Build a Better Search Engine

Use SQL Server 7.0's full-text search capability to build searchable Web databases

David Jones

May 23, 2000

8 Min Read
ITPro Today logo in a gray background | ITPro Today

Whether you're doing research, looking up a phone number, or just surfing, you probably use an Internet search engine every day. To meet this demand for retrievable information, many companies are building dynamic, searchable Web sites that use relational databases on the back end. As DBAs and application developers, we need to build better ways for consumers to search company information, stock reports, press releases, product catalogs, and so on. SQL Server 7.0's full-text search might be the answer. SQL Server's full-text search engine gives you fast queries and advanced pattern matching in an enterprise environment.
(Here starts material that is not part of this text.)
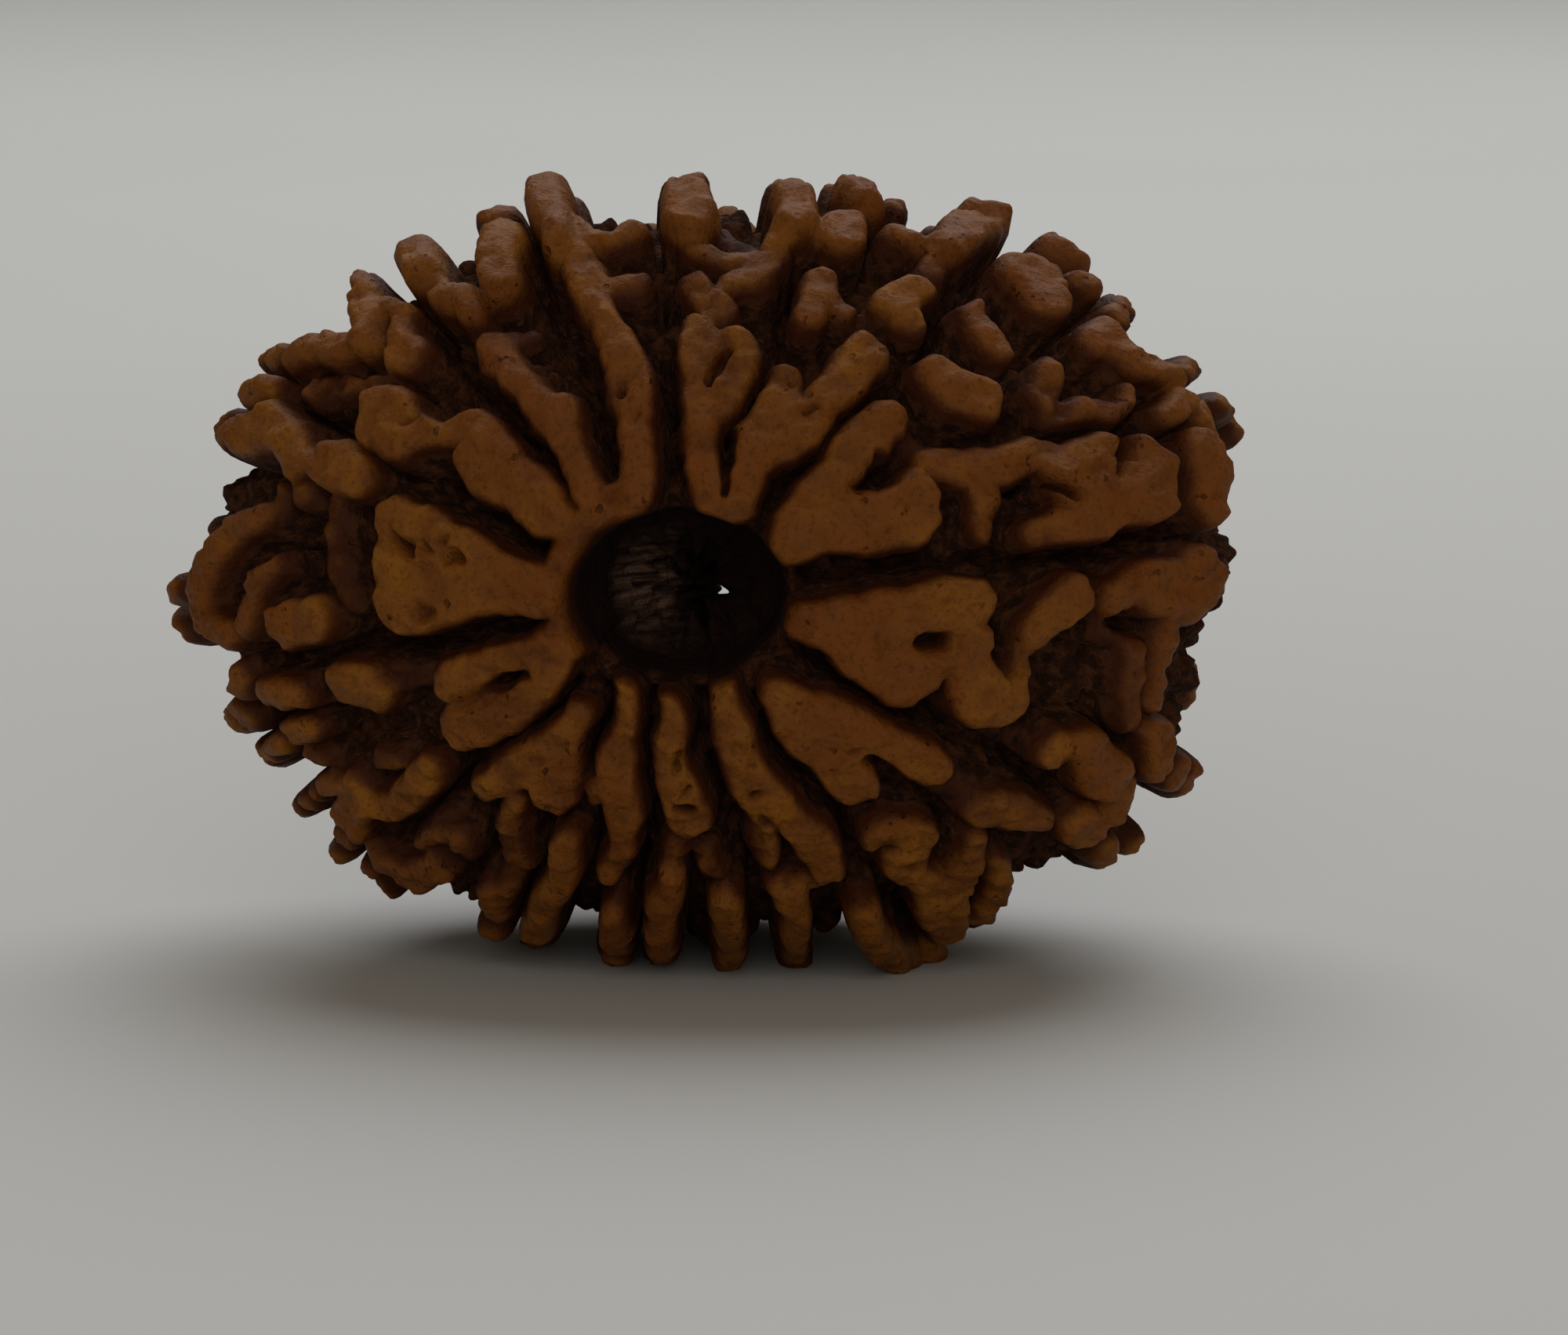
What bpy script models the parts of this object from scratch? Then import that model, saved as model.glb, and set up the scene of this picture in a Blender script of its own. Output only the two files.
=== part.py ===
"""A fourteen-faced rudraksha bead, lying on its edge as it comes to rest on a table.

The bead is the stone of a fruit and grew as one piece, so it is one solid: an oval body, a bore
from face to face, and a raised net of lobes, ridges and knobs over all of it. The near face is
drawn ridge by ridge. The far face and the sides follow the same growth by a rule.

Frame: +X to the right across the near face, +Y away along the bore, +Z up, with the origin under
the middle of the bead on the table. Lengths are in millimetres until the mesh is made.
"""

import math
import random

import bpy
import numpy as np
from mathutils import Vector
from mathutils.bvhtree import BVHTree

MM = 0.001

# Driving dimensions
WIDTH = 27.4  # over the crests, side to side
HEIGHT = 20.6  # over the crests, before the feet are worn flat
THICKNESS = 18.6  # over the crests, along the bore
RELIEF = 1.6  # from the valleys to the crests
FOOT_DROP = 9.8  # from the middle of the oval down to the worn feet
BOX_MIDDLE = (-0.179, 0.042)  # where the middle of the bead's box lies, from the middle of the oval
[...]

In earlier SQL Server versions, you had to query large blocks of text by using LIKE in a SELECT statement, but the LIKE statement is limited because it can only match patterns. Also, if you use a LIKE statement with a percent sign (%) before and after a search string, you'll produce a time-consuming table scan. Most users want advanced pattern matching, with results as soon as they press Enter. With SQL Server 7.0 and later, you can still use a LIKE statement if you want; but now you can use a new syntax option and index the data.

Instead of using indexes stored in your database, the full-text search engine uses Microsoft Search Service to catalog these indexes on your server's hard drive. When you select Full-Text Search in the SQL Server Custom Setup, the installation process automatically installs Microsoft Search Service. However, Microsoft Search Service is available only in Standard and Enterprise systems on Microsoft Windows 2000 or Windows NT, and not in the desktop or Windows 9x versions. The Microsoft Search Service has two distinct functions: building and populating your full-text catalog, and processing the search.

To install the full-text search engine after installing SQL Server, you need to rerun Setup from the SQL Server 7.0 CD-ROM. At the Select Components dialog box, select Full-Text Search, as Figure 1 shows, then reboot. Only SQL Server 7.0 running on NT Server supports full-text searching. An NT Server, Enterprise Edition clustering environment doesn't currently support SQL Server full-text search. Microsoft will support full-text search in a clustered environment in SQL Server 2000.

Microsoft Search Service stores full-text indexes in files on your server's hard drive. Microsoft Search Service stores these files, called full-text catalogs, by default in MSSQL7FTDATA, but you can change the path to these catalogs. You can't store full-text catalogs on a floppy drive, network drive, or removable drive. I always create full-text indexes on a partition with plenty of drive space because large tables will need it.

To use full-text indexing, your SQL Server table needs a unique index, or primary key. If you can't create a unique key from a potential indexed table, you need to add to your table an incrementing identity column or another column that will let you create a unique index. To help Microsoft Search Service run optimally, keep the unique index as small as possible. After you establish the unique index, or primary key, you can issue full-text indexing only on char, varchar, text, nchar, nvarchar, and ntext columns.

The full-text search engine doesn't populate full-text indexes dynamically. Therefore, any additions, changes, or deletions to your data won't be searchable until you repopulate the full-text catalog. You can repopulate the full-text catalog in two ways: run a manual population or schedule a job to repopulate the catalog. With both of these methods, you can choose a full repopulation or an incremental population.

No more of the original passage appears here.